EDGE 1 is a spectacular showcase of dance and movement

The opening night of this year’s Dancing on the Edge festival last Thursday featured an exciting and diverse program with platypuses, large radios and formidable chair towers.

The show opened with the Body Narrative Collective’s Here on the Ground, a multidisciplinary narrative exploring the relationship between two friends — Julia and Meghan — and the experiences they have shared. Taking turns as storyteller, Julia and Meghan pair simple poem-like phrases with precise dance movements as if articulating their sentences with their bodies.

As the women share stories of their pregnancies, aerial dance routines and families, we notice a few recurring themes — striking similarities between the two friends' life events, platypuses that haunt Julia’s dreams and familiar dance movements returning in different contexts. As the production engages in themes of birth and death as well as love and loss, these motions also cycle and repeat throughout the narrative.  

Here on the Ground weaves in and out of flashbacks as Meghan and Julia’s conversation drifts between anecdotes, highlighting different moments in time. Through the clever use of props and music, the scenes transition seamlessly. At one point, the women even manage to reenact an aerial dance routine from the ground. The end result is heartwarming and touching, yet light and whimsical.

Former Vancouverite Joshua Beamish of MOVE: The Company immediately took the show in a distinctly different direction with his ensuing solo act New Work. Set to minimal music, the full spotlight was on Beamish as he made his way across the floor in silence with  intricate movements and skilled contortions.

Crackling radio sounds accompanied Beamish in his opening and resurfaced near the end of his performance. As the noises intensified, so did Beamish’s actions. Starting out almost uncertain and explorative at first, his movements increased with dizzying frequency and startling resolve, finishing in a climactic flurry.

In the last act, Isaac y Diola piques curiosity from the first moment as the stage lights slowly brightened to reveal an eerie scene of scattered chairs and two unclothed bodies stacked on the ground. Suddenly, one started moving, reaching forward to pull himself out from underneath his female companion who also gains life moments later.

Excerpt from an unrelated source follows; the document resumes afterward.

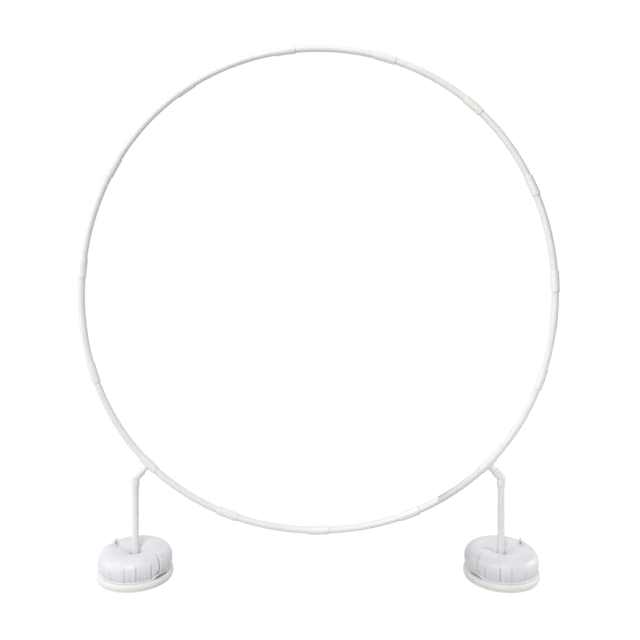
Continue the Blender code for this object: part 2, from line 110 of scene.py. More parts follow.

As the two individuals separated to explore the surroundings around them, they left behind discrete traces in a juxtaposition of creation and destruction. The man was immersed in sawing off the legs of the chair upon which he stood in a slow, anxiety-inducing process. As if to compensate, the woman devoted herself to stacking the remainder of the chairs into a daunting structure. The man destroys. The woman builds.

In the background, Ayn Rand could be heard impassively declaring her preference for man-made skyscrapers over nature’s creations. The didactics of George Orwell and Claude Levi-Strauss, among others, were also channeled through voice recordings, providing narration and a sense of foreboding. If the ability to evoke emotion is a sign of great art, then Isaac y Diola excels in keeping the audience in suspense with a mixture of awe and fright up to the very last second, closing off on a literal bang to end off the first night of a spectacular showcase of dance and movement.